Locate the line containing "List this object's" in the data below. Reproduce it and every following line up to the end, exactly as given.

Given data:

******************************

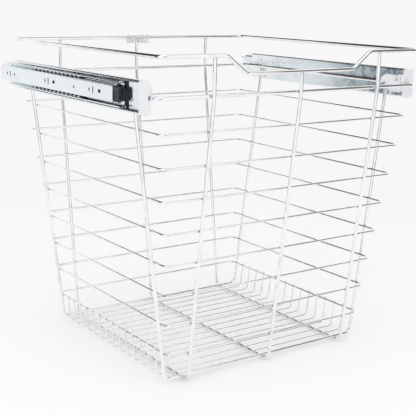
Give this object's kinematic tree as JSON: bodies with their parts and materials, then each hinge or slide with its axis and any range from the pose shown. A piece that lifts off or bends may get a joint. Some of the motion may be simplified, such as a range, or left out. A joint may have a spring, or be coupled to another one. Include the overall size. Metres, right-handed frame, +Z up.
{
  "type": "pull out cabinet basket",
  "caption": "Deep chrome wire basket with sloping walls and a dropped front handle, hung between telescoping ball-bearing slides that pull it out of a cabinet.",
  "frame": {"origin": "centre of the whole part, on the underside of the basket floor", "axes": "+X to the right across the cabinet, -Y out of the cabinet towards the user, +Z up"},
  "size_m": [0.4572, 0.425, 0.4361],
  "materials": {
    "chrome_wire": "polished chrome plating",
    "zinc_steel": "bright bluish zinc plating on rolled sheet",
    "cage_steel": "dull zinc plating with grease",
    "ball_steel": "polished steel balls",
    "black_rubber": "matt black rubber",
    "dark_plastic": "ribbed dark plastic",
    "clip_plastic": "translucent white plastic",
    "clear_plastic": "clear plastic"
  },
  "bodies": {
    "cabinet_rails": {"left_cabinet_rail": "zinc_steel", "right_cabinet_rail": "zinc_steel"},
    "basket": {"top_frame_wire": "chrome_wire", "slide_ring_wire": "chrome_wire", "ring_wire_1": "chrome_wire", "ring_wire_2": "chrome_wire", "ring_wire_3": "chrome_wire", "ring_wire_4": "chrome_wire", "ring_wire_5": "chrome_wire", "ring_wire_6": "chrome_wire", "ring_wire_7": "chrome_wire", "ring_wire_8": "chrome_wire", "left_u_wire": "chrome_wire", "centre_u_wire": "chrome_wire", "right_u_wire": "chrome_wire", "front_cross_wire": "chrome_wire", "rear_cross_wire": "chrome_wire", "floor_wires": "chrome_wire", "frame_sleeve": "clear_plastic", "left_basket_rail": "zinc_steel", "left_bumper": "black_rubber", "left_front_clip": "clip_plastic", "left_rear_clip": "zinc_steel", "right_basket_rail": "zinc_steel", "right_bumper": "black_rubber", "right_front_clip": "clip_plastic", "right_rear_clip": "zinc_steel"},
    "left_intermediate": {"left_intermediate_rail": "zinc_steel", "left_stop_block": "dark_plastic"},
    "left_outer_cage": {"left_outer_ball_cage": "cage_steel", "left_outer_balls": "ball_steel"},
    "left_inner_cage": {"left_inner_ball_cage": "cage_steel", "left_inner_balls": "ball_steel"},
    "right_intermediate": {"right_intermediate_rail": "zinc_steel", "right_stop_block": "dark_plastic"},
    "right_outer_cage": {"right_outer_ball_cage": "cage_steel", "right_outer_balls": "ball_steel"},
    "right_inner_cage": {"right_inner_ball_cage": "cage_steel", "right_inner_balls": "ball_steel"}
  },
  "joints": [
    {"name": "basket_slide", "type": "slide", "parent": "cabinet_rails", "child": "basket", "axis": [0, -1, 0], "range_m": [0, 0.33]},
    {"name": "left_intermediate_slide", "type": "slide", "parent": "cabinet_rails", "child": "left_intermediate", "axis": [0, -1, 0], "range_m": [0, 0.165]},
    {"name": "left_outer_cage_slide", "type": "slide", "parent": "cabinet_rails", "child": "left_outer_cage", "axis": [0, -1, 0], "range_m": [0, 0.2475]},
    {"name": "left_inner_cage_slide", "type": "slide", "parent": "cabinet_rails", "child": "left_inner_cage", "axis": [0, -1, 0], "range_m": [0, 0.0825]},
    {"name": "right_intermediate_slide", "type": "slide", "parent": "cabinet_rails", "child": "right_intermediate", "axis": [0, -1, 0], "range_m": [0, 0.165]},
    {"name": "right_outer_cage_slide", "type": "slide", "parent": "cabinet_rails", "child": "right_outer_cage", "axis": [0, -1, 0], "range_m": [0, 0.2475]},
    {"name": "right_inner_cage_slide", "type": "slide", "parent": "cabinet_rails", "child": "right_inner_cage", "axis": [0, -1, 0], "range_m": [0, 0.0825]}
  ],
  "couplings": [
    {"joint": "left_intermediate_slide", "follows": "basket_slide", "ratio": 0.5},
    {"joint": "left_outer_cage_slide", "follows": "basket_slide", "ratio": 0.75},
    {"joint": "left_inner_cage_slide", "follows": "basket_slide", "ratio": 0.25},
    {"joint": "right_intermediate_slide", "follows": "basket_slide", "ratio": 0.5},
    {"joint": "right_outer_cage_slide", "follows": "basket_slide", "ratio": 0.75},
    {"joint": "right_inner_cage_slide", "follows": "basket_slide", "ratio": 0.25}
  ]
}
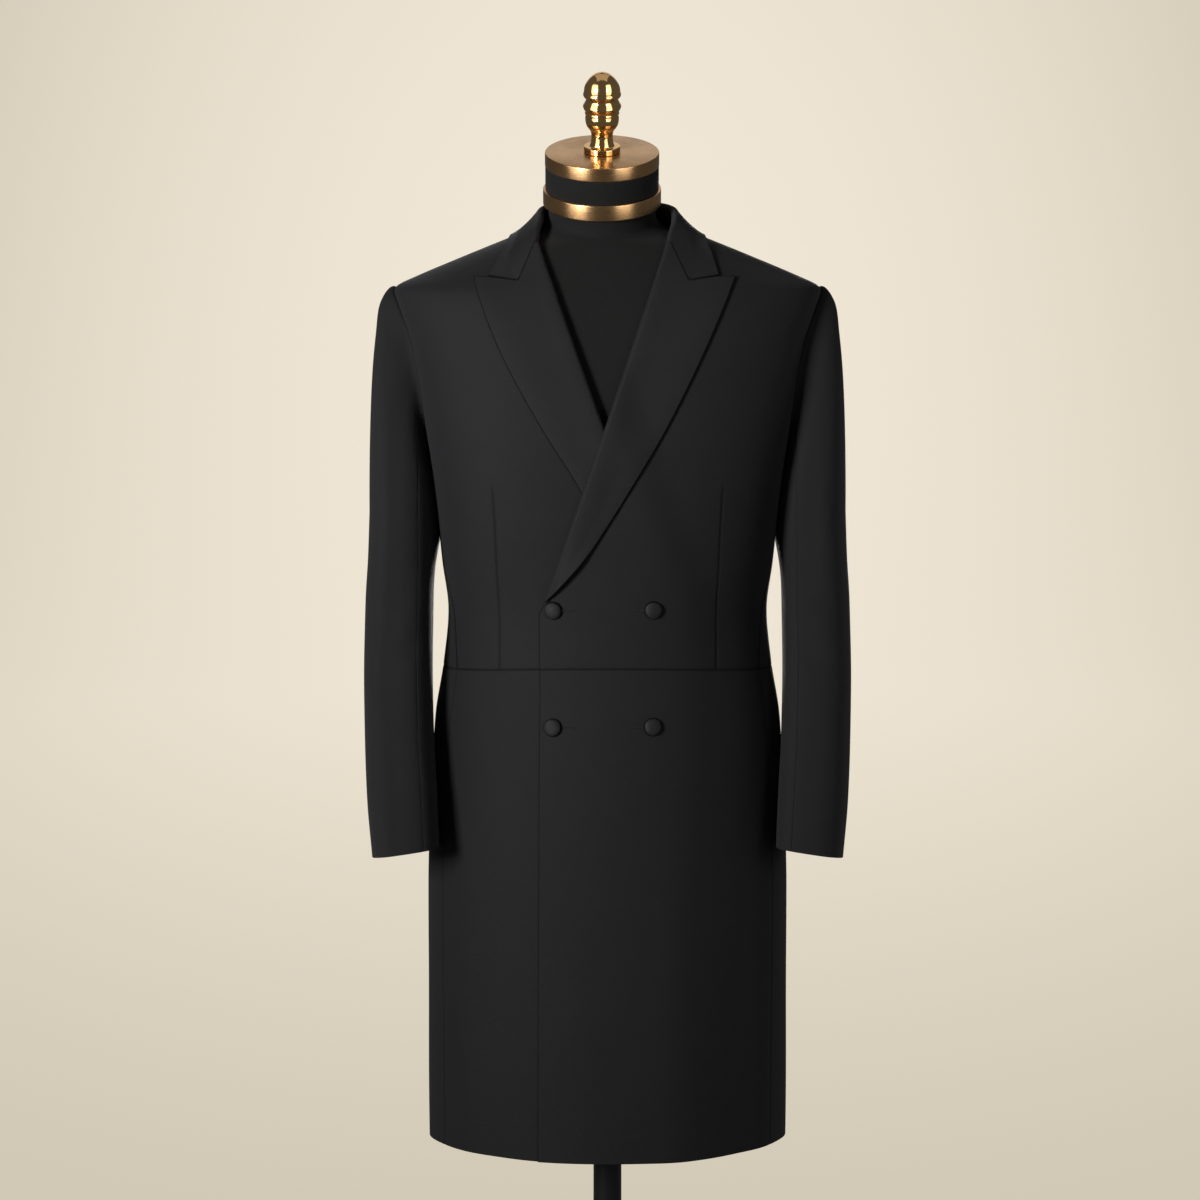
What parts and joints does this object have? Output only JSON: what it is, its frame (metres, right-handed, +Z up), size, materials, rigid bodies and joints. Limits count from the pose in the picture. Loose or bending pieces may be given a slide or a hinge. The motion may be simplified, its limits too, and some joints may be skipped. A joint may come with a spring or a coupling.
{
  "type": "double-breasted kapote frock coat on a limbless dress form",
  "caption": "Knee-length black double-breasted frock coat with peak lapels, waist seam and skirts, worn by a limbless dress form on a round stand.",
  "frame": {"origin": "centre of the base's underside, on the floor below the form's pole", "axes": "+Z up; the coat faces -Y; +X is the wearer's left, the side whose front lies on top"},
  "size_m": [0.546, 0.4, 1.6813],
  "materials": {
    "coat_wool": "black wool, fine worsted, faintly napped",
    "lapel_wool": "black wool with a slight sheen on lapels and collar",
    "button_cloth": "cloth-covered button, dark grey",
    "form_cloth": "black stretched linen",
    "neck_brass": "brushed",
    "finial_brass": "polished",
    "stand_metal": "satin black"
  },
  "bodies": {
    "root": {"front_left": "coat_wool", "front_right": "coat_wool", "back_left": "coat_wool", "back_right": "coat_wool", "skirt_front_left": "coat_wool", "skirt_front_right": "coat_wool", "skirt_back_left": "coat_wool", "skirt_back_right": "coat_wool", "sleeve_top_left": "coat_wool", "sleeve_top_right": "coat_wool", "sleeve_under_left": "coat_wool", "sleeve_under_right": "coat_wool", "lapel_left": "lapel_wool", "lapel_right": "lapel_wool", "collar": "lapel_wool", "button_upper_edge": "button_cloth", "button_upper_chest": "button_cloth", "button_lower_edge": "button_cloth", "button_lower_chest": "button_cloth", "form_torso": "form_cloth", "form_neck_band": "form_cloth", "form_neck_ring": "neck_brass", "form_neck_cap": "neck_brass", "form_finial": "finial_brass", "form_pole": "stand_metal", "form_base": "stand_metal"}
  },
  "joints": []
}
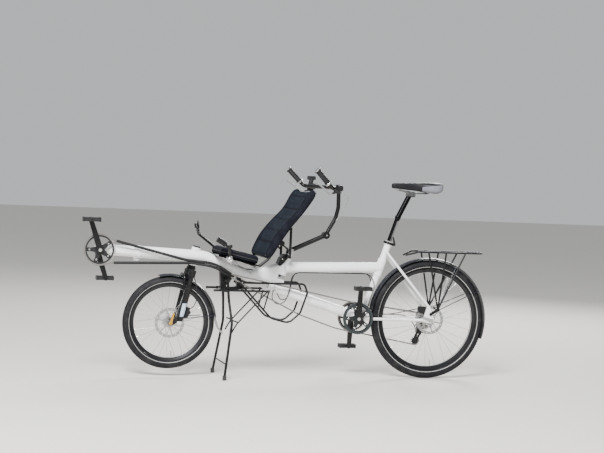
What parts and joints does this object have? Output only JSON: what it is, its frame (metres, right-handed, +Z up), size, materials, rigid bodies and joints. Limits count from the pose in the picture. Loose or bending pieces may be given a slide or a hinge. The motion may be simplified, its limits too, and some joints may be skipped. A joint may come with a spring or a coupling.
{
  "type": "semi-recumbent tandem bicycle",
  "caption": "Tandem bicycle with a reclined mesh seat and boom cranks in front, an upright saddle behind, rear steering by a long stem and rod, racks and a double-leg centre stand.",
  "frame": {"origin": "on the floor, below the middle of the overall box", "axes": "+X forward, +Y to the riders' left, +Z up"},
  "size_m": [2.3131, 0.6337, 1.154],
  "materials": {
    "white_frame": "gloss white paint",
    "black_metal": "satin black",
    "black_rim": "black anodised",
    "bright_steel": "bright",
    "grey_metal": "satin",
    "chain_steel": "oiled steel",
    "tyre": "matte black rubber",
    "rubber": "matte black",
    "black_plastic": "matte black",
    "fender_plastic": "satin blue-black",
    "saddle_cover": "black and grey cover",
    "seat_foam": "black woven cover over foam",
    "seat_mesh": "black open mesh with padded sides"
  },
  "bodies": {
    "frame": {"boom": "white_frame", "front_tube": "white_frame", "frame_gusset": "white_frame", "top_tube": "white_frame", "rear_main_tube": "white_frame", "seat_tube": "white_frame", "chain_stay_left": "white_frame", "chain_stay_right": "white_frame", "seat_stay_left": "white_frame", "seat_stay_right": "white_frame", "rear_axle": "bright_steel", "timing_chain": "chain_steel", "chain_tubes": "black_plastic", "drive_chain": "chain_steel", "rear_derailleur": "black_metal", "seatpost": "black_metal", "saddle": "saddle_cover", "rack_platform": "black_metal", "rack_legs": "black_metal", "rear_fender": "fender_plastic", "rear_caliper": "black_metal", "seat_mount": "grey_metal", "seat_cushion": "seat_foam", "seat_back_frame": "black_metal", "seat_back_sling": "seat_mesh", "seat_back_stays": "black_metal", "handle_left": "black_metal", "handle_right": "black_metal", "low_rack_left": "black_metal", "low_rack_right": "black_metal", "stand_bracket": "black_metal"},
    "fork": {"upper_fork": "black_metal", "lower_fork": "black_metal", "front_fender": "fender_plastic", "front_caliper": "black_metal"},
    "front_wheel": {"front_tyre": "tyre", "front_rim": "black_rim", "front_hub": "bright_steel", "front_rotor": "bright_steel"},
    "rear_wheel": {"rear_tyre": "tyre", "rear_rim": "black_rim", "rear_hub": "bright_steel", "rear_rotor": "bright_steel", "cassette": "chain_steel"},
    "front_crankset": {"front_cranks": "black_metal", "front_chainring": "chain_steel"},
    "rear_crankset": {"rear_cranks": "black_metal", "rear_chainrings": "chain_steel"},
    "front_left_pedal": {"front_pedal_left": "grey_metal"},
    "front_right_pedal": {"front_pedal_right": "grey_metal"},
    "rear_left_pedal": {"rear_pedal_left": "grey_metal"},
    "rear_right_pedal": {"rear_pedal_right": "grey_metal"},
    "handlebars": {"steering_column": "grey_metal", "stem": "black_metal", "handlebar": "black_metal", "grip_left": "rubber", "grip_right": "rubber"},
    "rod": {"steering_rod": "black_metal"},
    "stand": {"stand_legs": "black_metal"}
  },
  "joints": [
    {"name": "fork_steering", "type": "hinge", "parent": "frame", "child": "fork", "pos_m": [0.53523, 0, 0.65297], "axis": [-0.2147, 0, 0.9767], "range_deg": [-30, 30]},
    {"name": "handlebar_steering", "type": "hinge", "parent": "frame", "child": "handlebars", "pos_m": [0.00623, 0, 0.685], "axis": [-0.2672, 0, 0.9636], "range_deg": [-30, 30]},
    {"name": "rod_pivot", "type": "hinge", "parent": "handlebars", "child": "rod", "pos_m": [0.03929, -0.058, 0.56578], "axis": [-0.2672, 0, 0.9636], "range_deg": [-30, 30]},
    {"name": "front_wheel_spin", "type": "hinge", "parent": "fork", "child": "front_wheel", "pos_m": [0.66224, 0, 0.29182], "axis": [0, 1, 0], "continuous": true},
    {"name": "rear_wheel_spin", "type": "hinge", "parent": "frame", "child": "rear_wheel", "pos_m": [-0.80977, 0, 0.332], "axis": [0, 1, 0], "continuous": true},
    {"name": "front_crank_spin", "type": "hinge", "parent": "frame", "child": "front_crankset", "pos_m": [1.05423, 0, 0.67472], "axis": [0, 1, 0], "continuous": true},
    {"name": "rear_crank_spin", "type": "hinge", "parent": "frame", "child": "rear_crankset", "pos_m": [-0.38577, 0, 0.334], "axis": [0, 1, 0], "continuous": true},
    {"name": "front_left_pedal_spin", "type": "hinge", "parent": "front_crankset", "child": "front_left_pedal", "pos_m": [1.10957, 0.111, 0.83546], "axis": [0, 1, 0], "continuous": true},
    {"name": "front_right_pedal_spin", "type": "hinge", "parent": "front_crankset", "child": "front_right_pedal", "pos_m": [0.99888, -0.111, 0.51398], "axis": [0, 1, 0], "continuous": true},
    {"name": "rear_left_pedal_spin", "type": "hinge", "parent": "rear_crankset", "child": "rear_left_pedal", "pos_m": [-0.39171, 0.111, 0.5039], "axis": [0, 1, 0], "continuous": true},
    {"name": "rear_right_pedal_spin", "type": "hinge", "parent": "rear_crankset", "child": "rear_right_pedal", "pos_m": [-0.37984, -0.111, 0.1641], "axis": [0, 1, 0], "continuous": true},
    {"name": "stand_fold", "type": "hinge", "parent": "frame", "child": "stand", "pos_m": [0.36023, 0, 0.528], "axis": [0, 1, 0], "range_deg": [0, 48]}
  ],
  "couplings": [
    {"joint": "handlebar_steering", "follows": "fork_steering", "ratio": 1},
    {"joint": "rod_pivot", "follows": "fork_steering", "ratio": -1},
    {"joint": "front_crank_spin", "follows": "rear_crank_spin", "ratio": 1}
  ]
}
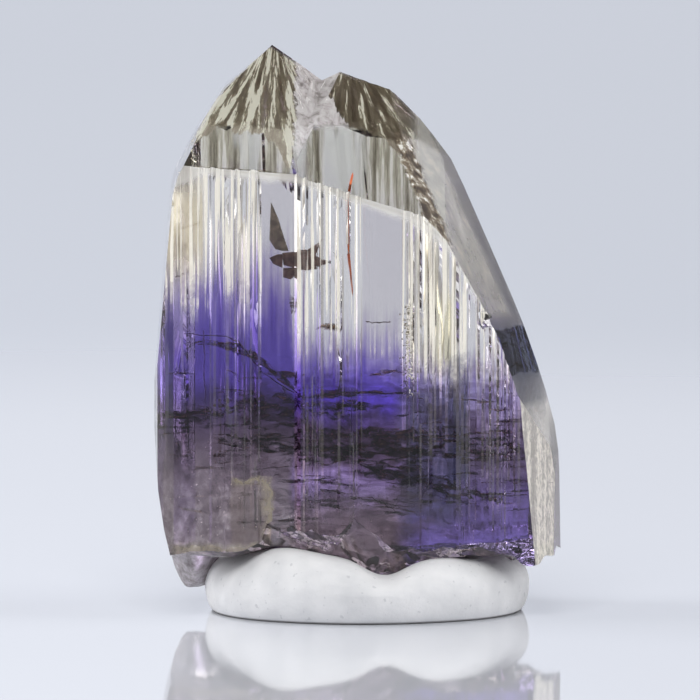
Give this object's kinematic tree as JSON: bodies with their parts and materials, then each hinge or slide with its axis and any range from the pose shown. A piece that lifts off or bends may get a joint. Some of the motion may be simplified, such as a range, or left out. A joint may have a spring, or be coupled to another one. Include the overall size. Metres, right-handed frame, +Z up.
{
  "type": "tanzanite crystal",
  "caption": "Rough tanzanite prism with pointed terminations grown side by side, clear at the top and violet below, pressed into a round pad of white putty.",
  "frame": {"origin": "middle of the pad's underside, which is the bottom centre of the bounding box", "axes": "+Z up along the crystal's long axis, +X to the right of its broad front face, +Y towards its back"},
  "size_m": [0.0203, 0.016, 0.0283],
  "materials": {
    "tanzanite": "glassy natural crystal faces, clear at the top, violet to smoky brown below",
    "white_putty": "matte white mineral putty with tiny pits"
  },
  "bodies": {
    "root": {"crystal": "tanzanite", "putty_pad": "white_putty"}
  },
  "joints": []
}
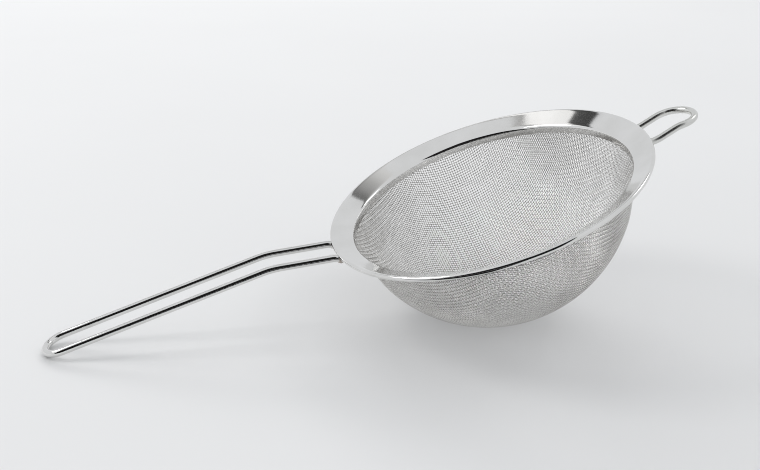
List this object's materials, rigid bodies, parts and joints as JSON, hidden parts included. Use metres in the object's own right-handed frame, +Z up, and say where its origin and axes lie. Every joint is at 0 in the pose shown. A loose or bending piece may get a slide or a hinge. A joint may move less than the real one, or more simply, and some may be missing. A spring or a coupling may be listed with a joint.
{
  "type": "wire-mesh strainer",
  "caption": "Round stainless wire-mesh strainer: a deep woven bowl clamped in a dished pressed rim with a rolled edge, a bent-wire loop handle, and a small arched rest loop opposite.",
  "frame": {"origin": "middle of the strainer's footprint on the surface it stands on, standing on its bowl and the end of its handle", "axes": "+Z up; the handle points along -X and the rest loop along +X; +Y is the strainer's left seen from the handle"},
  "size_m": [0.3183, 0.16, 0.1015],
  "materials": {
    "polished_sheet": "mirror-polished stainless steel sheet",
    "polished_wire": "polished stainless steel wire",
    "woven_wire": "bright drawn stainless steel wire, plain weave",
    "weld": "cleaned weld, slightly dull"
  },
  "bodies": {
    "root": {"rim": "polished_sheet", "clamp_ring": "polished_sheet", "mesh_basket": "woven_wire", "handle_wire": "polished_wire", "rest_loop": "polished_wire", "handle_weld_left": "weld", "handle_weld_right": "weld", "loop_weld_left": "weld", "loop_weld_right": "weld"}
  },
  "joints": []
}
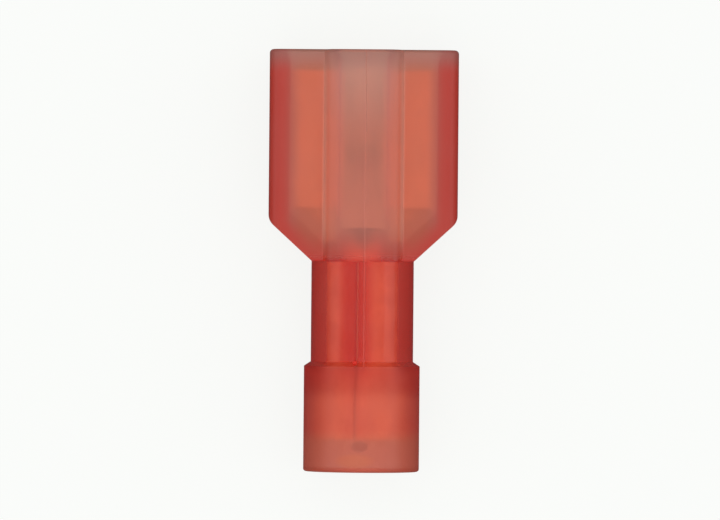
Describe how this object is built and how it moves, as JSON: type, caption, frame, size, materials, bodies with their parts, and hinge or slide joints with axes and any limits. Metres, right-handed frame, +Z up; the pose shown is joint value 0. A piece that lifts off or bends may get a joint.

******************************

Task solution:
List this object's materials, rigid bodies, parts and joints as JSON, hidden parts included. Use metres in the object's own right-handed frame, +Z up, and say where its origin and axes lie. Every joint is at 0 in the pose shown. A loose or bending piece may get a slide or a hinge. A joint may move less than the real one, or more simply, and some may be missing. A spring or a coupling may be listed with a joint.
{
  "type": "wire-mesh strainer",
  "caption": "Round stainless wire-mesh strainer: a deep woven bowl clamped in a dished pressed rim with a rolled edge, a bent-wire loop handle, and a small arched rest loop opposite.",
  "frame": {"origin": "middle of the strainer's footprint on the surface it stands on, standing on its bowl and the end of its handle", "axes": "+Z up; the handle points along -X and the rest loop along +X; +Y is the strainer's left seen from the handle"},
  "size_m": [0.3183, 0.16, 0.1015],
  "materials": {
    "polished_sheet": "mirror-polished stainless steel sheet",
    "polished_wire": "polished stainless steel wire",
    "woven_wire": "bright drawn stainless steel wire, plain weave",
    "weld": "cleaned weld, slightly dull"
  },
  "bodies": {
    "root": {"rim": "polished_sheet", "clamp_ring": "polished_sheet", "mesh_basket": "woven_wire", "handle_wire": "polished_wire", "rest_loop": "polished_wire", "handle_weld_left": "weld", "handle_weld_right": "weld", "loop_weld_left": "weld", "loop_weld_right": "weld"}
  },
  "joints": []
}
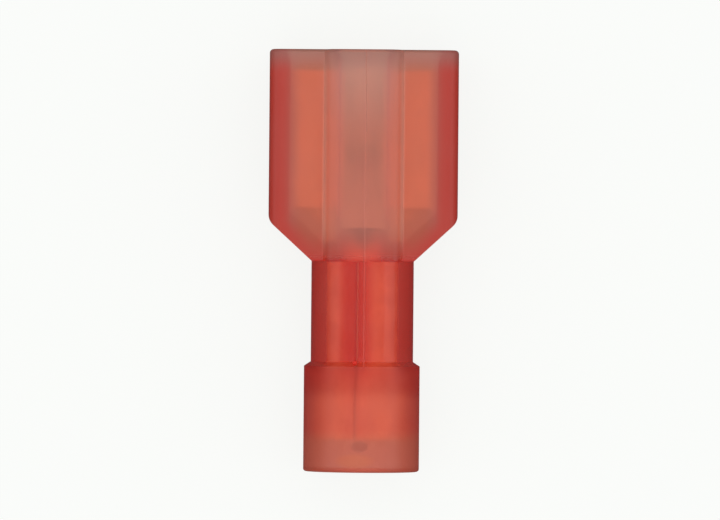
Describe how this object is built and how it moves, as JSON: type, caption, frame, size, materials, bodies with their parts, and hinge or slide joints with axes and any limits. Metres, right-handed frame, +Z up; the pose shown is joint value 0. A piece that lifts off or bends may get a joint.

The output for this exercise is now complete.